▽
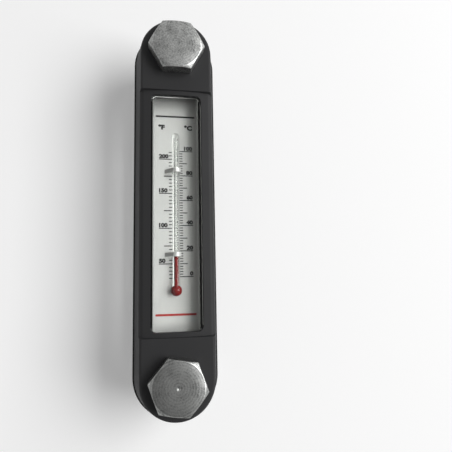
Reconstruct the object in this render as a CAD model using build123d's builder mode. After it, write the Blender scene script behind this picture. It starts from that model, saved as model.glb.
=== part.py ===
"""Tank level gauge with thermometer, for two hollow M12 bolts at 127 mm centres.

Row frame: +Z up along the gauge, +X to the right seen from the front, front towards -Y.
The origin is midway between the bolts, on the tank wall that the rubber seals press on.
Heights are distances from that wall towards the front, so a height h lies at y = -h.
"""
from build123d import *
from math import acos, atan, atan2, cos, degrees, hypot, radians, sin, tan
import os

os.makedirs("parts", exist_ok=True)

# ---- driving dimensions, mm ----
bolt_spacing = 127.0
bolt_z = bolt_spacing / 2

# heights over the tank wall
cover_back = 3.5
frame_back = 5.1
weld_plane = 6.6
dial_back = 9.2
dial_front = 10.0
chamber_front = 14.6
body_front = 15.9
pane_front = 17.1
plateau = 19.4
head_top = 24.4

# black frame: a drafted shell with a lip round its back edge
end_inset = 1.0
lip_r = 16.35
lip_thickness = 1.2
wall_r_back = 16.05
wall_r_front = 13.6
wall_draft = degrees(atan((wall_r_back - wall_r_front) / (plateau - frame_back)))
pocket_clearance = 0.2
head_hole_r = 6.4
edge_round = 1.0

# window and the crowned, lower stretch of the frame round it
window_half_width = 9.65
window_half_length = 45.15
window_corner_r = 2.2
saddle_half_length = 47.0
saddle_floor = 14.9
saddle_end_slope = 70.0
crown_top = 18.95
crown_edge = 18.3
crown_half_width = 12.3
shoulder_half_width = 14.15
shoulder_foot = 16.6

# clear body and its welded back cover
body_r = 12.8
pane_gap = 0.15
chamber_half_width = 8.6
chamber_half_length = 51.0
chamber_corner_r = 1.5
dial_step = 1.0
dial_bay_half_width = 9.0
bolt_bore_r = 6.2
ring_channel_r = 7.6
channel_back = 8.2
channel_front = 13.8
duct_half_width = 2.5
wing_half_width = 15.2
wing_half_length = 47.6
wing_corner_r = 1.0
wing_back = 4.9
cover_chamfer = 0.4
rebate_gap = 0.1
rib_positions = (-24.5, 0.0, 24.5)
rib_thickness = 1.4
rib_inner = 3.0
rib_outer = 7.6

# dial plate with two straps lanced out of it over the thermometer
dial_half_width = 8.85
dial_half_length = 50.85
dial_corner_r = 1.0
notch_r = 2.0
notch_z = 49.5
strap_positions = (-16.5, 16.5)
strap_width = 1.6
strap_thickness = 0.45
strap_foot = -4.3
slot_left = -3.9
slot_margin = 0.15

# thermometer
stem_axis = 12.25
stem_r = 1.5
bulb_r = 2.2
bulb_z = -30.2
stem_top = 31.6
stem_shoulder = 0.8
capillary_r = 0.55
bulb_wall = 0.35
bulb_facets = 8
capillary_end = 29.5
reading_c = 18.0

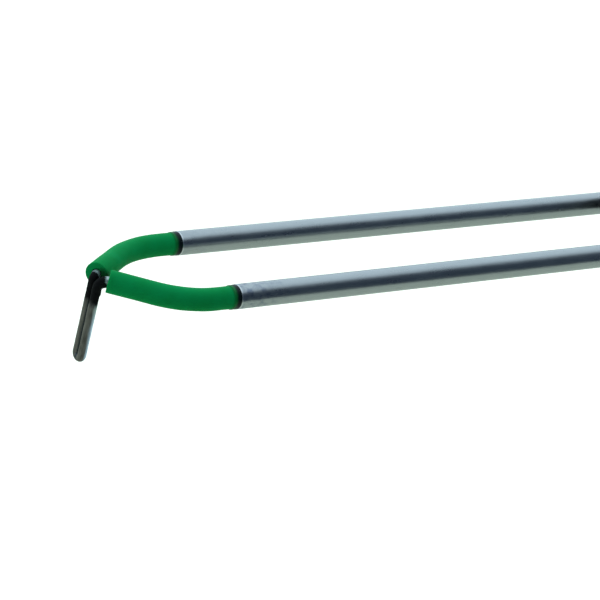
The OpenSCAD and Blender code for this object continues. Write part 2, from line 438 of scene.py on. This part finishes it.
def amount(label, description, default, low=0.0, high=1.0):
    return bpy.props.FloatProperty(
        name=label, description=description, default=default, min=low, max=high, subtype="FACTOR"
    )


class ElectrodeSizes(bpy.types.PropertyGroup):
    wire_d: length("Wire", "Diameter of the hook's wire", 0.38 * MM)
    leg_gap: length("Leg gap", "Gap between the hook's two legs", 0.02 * MM)
    rake: length("Rake", "How far the hook's foot stands ahead of its shoulders", 0.08 * MM)
    left_shoulder_r: length("Left shoulder", "Radius where the left leg turns down", 0.4 * MM)
    right_shoulder_r: length("Right shoulder", "Radius where the right leg turns down", 0.23 * MM)
    wire_reach: length("Wire reach", "Reach of the wire into an arm tube", 8 * MM)
    sleeve_d: length("Sleeve", "Outside diameter of a sleeve", 0.99 * MM)
    sleeve_bore: length("Sleeve bore", "Bore of a sleeve in the arm tube", 0.62 * MM)
    tip_bore: length("Tip bore", "Bore of a sleeve ahead of the arm tube", 0.44 * MM)
    sleeve_straight: length("Sleeve straight", "Straight length ahead of the arm tube", 0.9 * MM)
    sleeve_bend_r: length("Sleeve bend", "Centre-line radius of a sleeve's bend", 4.6 * MM)
    sleeve_turn: angle("Sleeve turn", "Angle through which a sleeve turns inward", 36)
    left_lift: angle("Left lift", "Angle by which the left bend rises toward the middle", 5.8)
    right_lift: angle("Right lift", "Angle by which the right bend rises toward the middle", 4)
    right_reach: length("Right reach", "Extra length of the right sleeve", 0.18 * MM)
    tip_gap: length("Tip gap", "Gap between the tips of the two sleeves", 0.07 * MM)
    sleeve_edge: length("Sleeve edge", "Rounding of a sleeve's cut end", 0.035 * MM)
    seal_l: length("Seal", "Length of the seal at the mouth of an arm tube", 0.35 * MM)
    arm_d: length("Arm tube", "Outside diameter of an arm tube", 1.07 * MM)
    arm_bore: length("Arm bore", "Bore of an arm tube", 0.87 * MM)
    arm_rear: length("Arm rear", "Straight length of an arm behind the guide", 4 * MM)
    arm_bend_r: length("Arm bend", "Radius of the two bends toward the fork", 12 * MM)
    arm_tail: length("Arm tail", "Straight length of an arm ahead of the fork", 1.5 * MM)
    arm_edge: length("Arm edge", "Rounding of an arm tube's mouth", 0.02 * MM)
    fork_pitch: length("Fork pitch", "Distance between the arms in the fork", 1.19 * MM)
    guide_d: length("Guide", "Outside diameter of the telescope guide", 4.5 * MM)
    guide_bore: length("Guide bore", "Bore of the telescope guide", 4.1 * MM)


class ElectrodeColours(bpy.types.PropertyGroup):
    steel: colour("Steel", "Stainless tube", (0.37, 0.385, 0.39))
    # Bare cut edge of an arm's mouth, painted lighter as a painted highlight along the edge.
    steel_rim: colour("Bare rim", "Cut edge of an arm's mouth", (0.60, 0.61, 0.62))
    steel_stain: colour("Heat stain", "Blue heat stain near an arm's mouth", (0.05, 0.075, 0.16))
    green: colour("Green", "Insulating sleeve in the light", (0.004, 0.34, 0.092))
    green_deep: colour("Deep green", "Denser patches of the sleeve", (0.004, 0.26, 0.052))
    # Near-black resin, which also stands in for painted shade in the joint at the tube's mouth.
    seal: colour("Seal", "Cured resin at the mouth of an arm", (0.003, 0.008, 0.009))
    # Painted shade on a sleeve's end beside the burnt wire, where the other sleeve and the wire
    # shade it.
    soot: colour("Soot", "Soot on a sleeve beside the burnt wire", (0.006, 0.030, 0.008))
    scorch: colour("Scorch", "Burnt wire beside the sleeves", (0.004, 0.004, 0.004))
    wire_dark: colour("Dark wire", "Oxidised wire of the hook", (0.120, 0.112, 0.100))
    # Painted shade in the gap between the hook's legs.
    crevice: colour("Crevice", "Grime between the hook's legs", (0.042, 0.052, 0.056))
    # Painted highlight on the back of the hook, below the burnt part.
    wire_worn: colour("Worn wire", "Back of the hook, below the burnt part", (0.44, 0.52, 0.51))
    # Painted highlight on the back of the hook, bluish white near the foot.
    wire_bright: colour("Bright wire", "Back of the hook, near the foot", (0.66, 0.80, 1.00))
    braze: colour("Braze", "Silver braze", (0.66, 0.62, 0.52))
    copper: colour("Copper", "Leads and conductor", (0.72, 0.34, 0.20))
    brass: colour("Brass", "Crimps and splices", (0.70, 0.50, 0.22))
    white: colour("White", "Insulating cap and liner", (0.80, 0.80, 0.77))


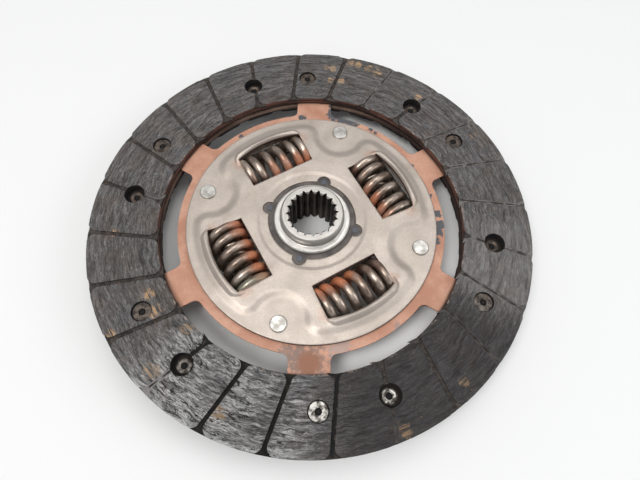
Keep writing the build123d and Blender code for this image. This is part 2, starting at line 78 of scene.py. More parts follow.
def minus(tree, first, second):
    return mathStep(tree, "SUBTRACT", first, second)


def vectorStep(tree, operation, first, second=None, scale=None):
    node = tree.nodes.new("ShaderNodeVectorMath")
    node.operation = operation
    feed(tree, node.inputs[0], first)
    feed(tree, node.inputs[1], second)
    if scale is not None:
        feed(tree, node.inputs["Scale"], scale)
    return node.outputs["Value"] if operation in ("LENGTH", "DISTANCE", "DOT_PRODUCT") else node.outputs[0]


def upVector(tree, value):
    node = tree.nodes.new("ShaderNodeCombineXYZ")
    feed(tree, node.inputs[2], value)
    return node.outputs[0]


def noiseStep(tree, vector, scale, detail=4.0, roughness=0.55, distortion=0.0):
    node = tree.nodes.new("ShaderNodeTexNoise")
    feed(tree, node.inputs["Vector"], vector)
    feed(tree, node.inputs["Scale"], scale)
    feed(tree, node.inputs["Detail"], detail)
    feed(tree, node.inputs["Roughness"], roughness)
    feed(tree, node.inputs["Distortion"], distortion)
    return node.outputs["Fac"]


def stretchedNoise(tree, vector, flatScale, upScale, detail, roughness, distortion=0.0):
    # on a group's Around output a large upScale draws streaks round the disc
    stretched = vectorStep(tree, "MULTIPLY", vector, (flatScale, flatScale, upScale))
    return noiseStep(tree, stretched, 1.0, detail, roughness, distortion)


def rangeStep(tree, value, low, high, outLow=0.0, outHigh=1.0):
    node = tree.nodes.new("ShaderNodeMapRange")
    node.interpolation_type = "SMOOTHSTEP"
    feed(tree, node.inputs["Value"], value)
    feed(tree, node.inputs["From Min"], low)
    feed(tree, node.inputs["From Max"], high)
    feed(tree, node.inputs["To Min"], outLow)
    feed(tree, node.inputs["To Max"], outHigh)
    return node.outputs["Result"]


def asColour(value):
    return (*value, 1.0) if isinstance(value, tuple) else value


def mixColour(tree, factor, first, second):
    node = tree.nodes.new("ShaderNodeMix")
    node.data_type = "RGBA"
    node.clamp_factor = True
    feed(tree, node.inputs[0], factor)
    feed(tree, node.inputs[6], asColour(first))
    feed(tree, node.inputs[7], asColour(second))
    return node.outputs[2]


def layOver(tree, colour, tone, mask, strength):
    return mixColour(tree, times(tree, mask, strength), colour, tone)


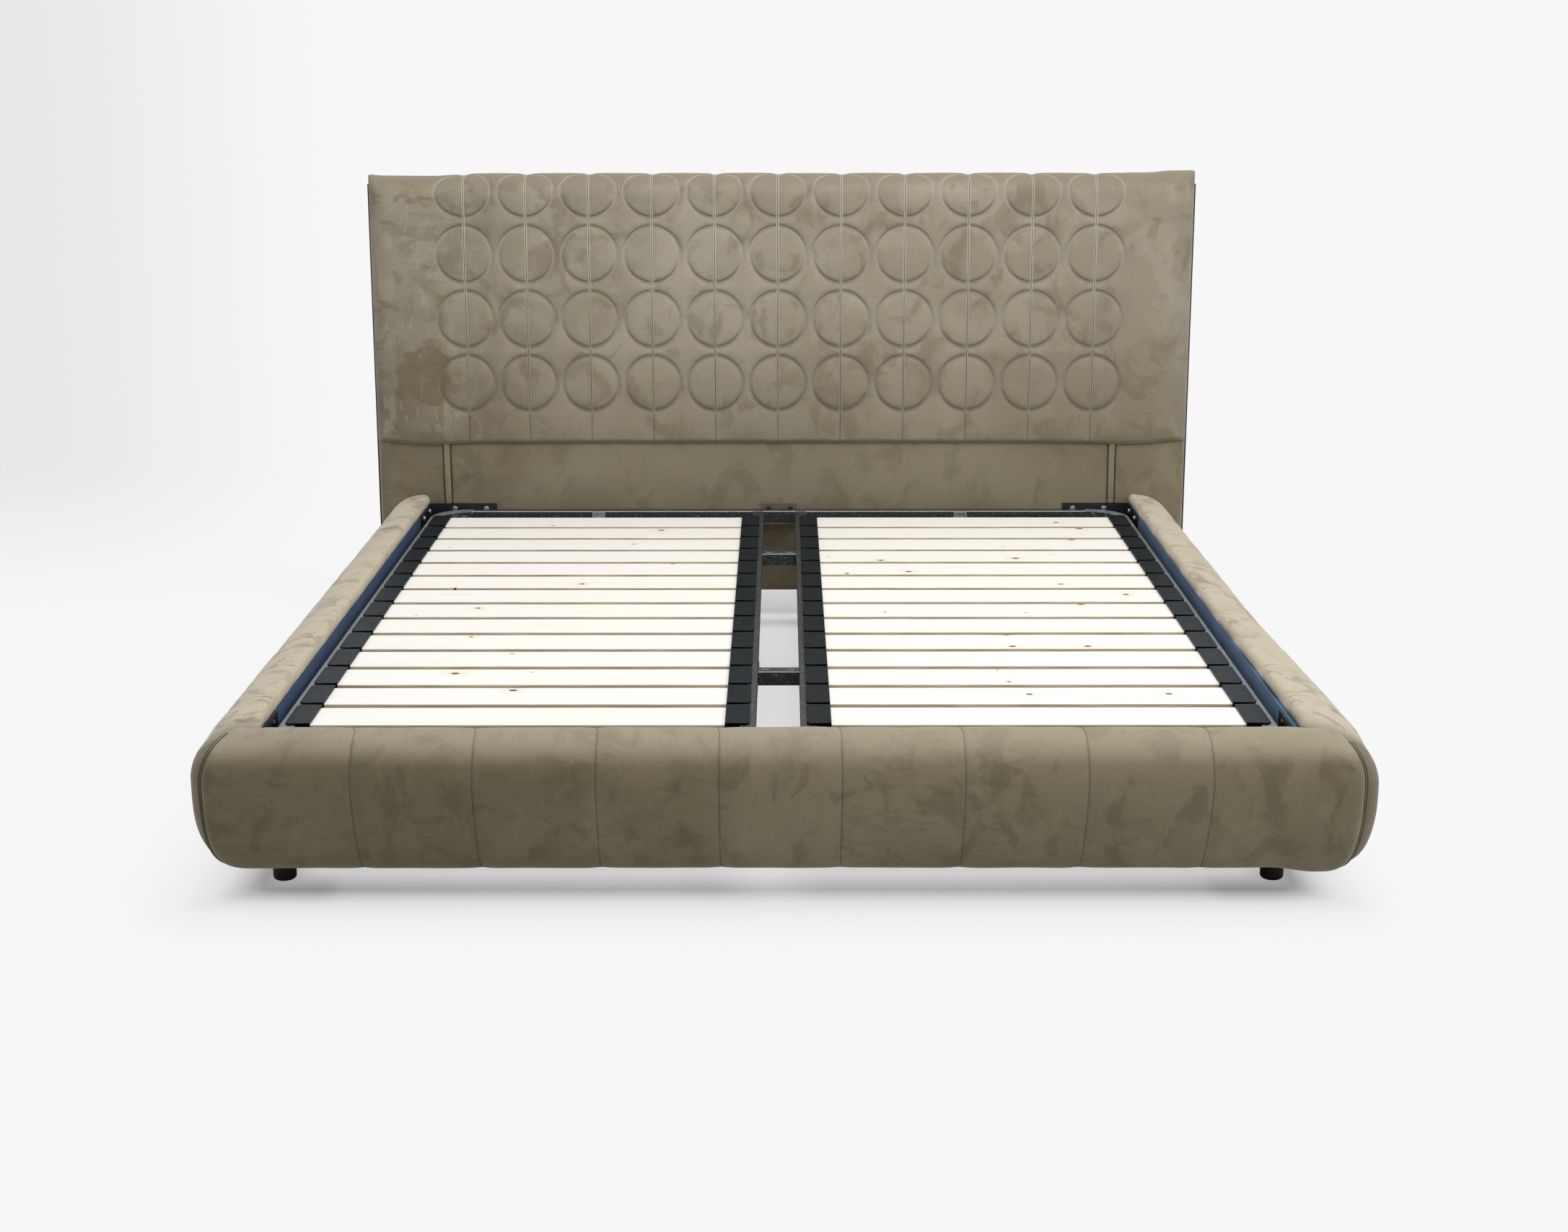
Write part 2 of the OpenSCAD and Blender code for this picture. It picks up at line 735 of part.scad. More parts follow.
△
**Directions:** Restate, word for word and with nothing added, the lines from the first line of the listing through the one where "shoulder_foot = 16.6" stands.

**Reply:**
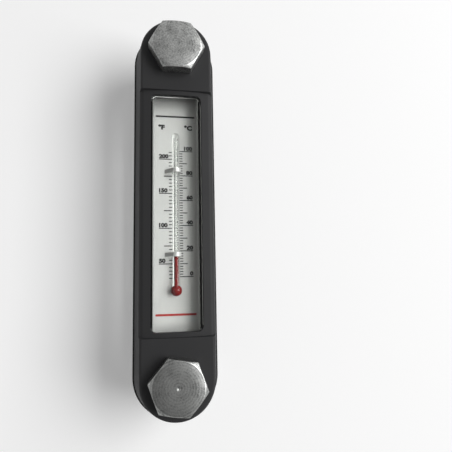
Reconstruct the object in this render as a CAD model using build123d's builder mode. After it, write the Blender scene script behind this picture. It starts from that model, saved as model.glb.
=== part.py ===
"""Tank level gauge with thermometer, for two hollow M12 bolts at 127 mm centres.

Row frame: +Z up along the gauge, +X to the right seen from the front, front towards -Y.
The origin is midway between the bolts, on the tank wall that the rubber seals press on.
Heights are distances from that wall towards the front, so a height h lies at y = -h.
"""
from build123d import *
from math import acos, atan, atan2, cos, degrees, hypot, radians, sin, tan
import os

os.makedirs("parts", exist_ok=True)

# ---- driving dimensions, mm ----
bolt_spacing = 127.0
bolt_z = bolt_spacing / 2

# heights over the tank wall
cover_back = 3.5
frame_back = 5.1
weld_plane = 6.6
dial_back = 9.2
dial_front = 10.0
chamber_front = 14.6
body_front = 15.9
pane_front = 17.1
plateau = 19.4
head_top = 24.4

# black frame: a drafted shell with a lip round its back edge
end_inset = 1.0
lip_r = 16.35
lip_thickness = 1.2
wall_r_back = 16.05
wall_r_front = 13.6
wall_draft = degrees(atan((wall_r_back - wall_r_front) / (plateau - frame_back)))
pocket_clearance = 0.2
head_hole_r = 6.4
edge_round = 1.0

# window and the crowned, lower stretch of the frame round it
window_half_width = 9.65
window_half_length = 45.15
window_corner_r = 2.2
saddle_half_length = 47.0
saddle_floor = 14.9
saddle_end_slope = 70.0
crown_top = 18.95
crown_edge = 18.3
crown_half_width = 12.3
shoulder_half_width = 14.15
shoulder_foot = 16.6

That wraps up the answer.